Summary judgment was held to be appropriate to resolve this matter.

  1. A trust had not been created pursuant to the wording of the policies.

[74] Even if the policies were in CWB’s possession at all relevant times, in these reasons I have concluded that the wording of the policies of insurance does not create a trust in favour of service providers such as SWAT. 

  1. A Quistclose or purpose trust was held not to exist in this scenario.

[80] To establish this type of trust, SWAT would need to establish that Energy Insurance paid insurance proceeds to Anterra for the specific purpose of paying suppliers such as SWAT, and that the funds were not to be mixed with Anterra’s other funds.

[81] There is no evidence to this effect, and in fact the insurance proceeds were ultimately deposited into Anterra’s general operating account.

...

[95] In the end, we are essentially dealing with the interpretation of a contract of insurance.

...

[100] In the end, I do not believe that a trial is necessary in order arrive at a just result.

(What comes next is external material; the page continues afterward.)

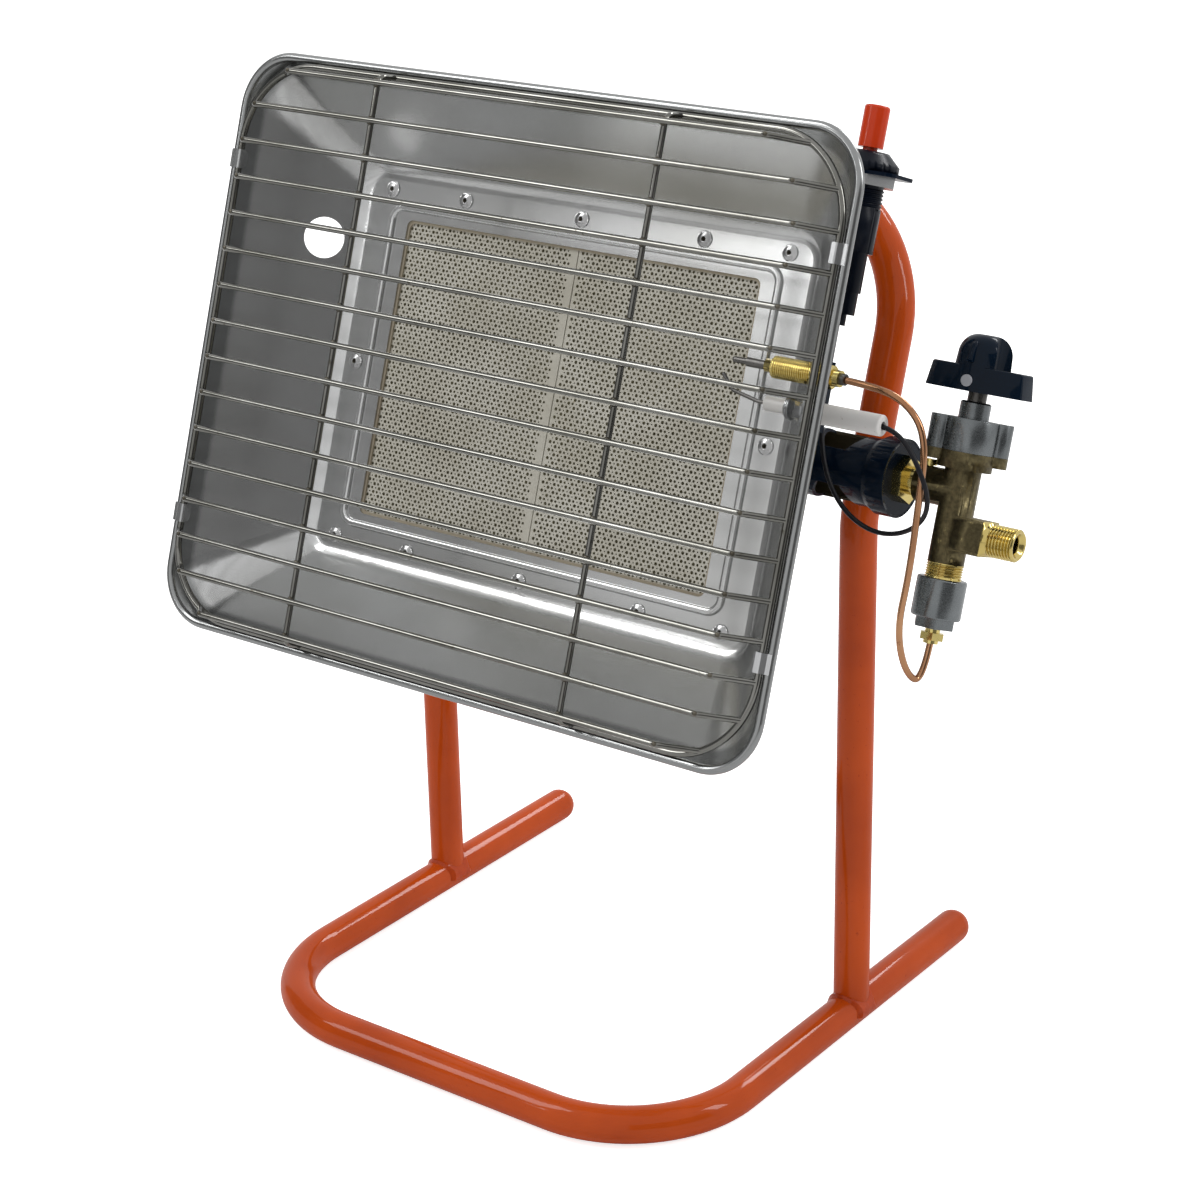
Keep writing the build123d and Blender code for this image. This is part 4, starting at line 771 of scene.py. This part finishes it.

  1. The Court held that according to Steer v Chicago Title Insurance Company, 2018 ABQB 28, Summary judgment is an appropriate vehicle to adjudicate the interpretation of an insurance policy where the facts are not in dispute.

COMMENTARY

This case serves as a reminder that close attention should be paid to the wording of insurance policies when determining whether third party service providers are entitled to insurance proceeds.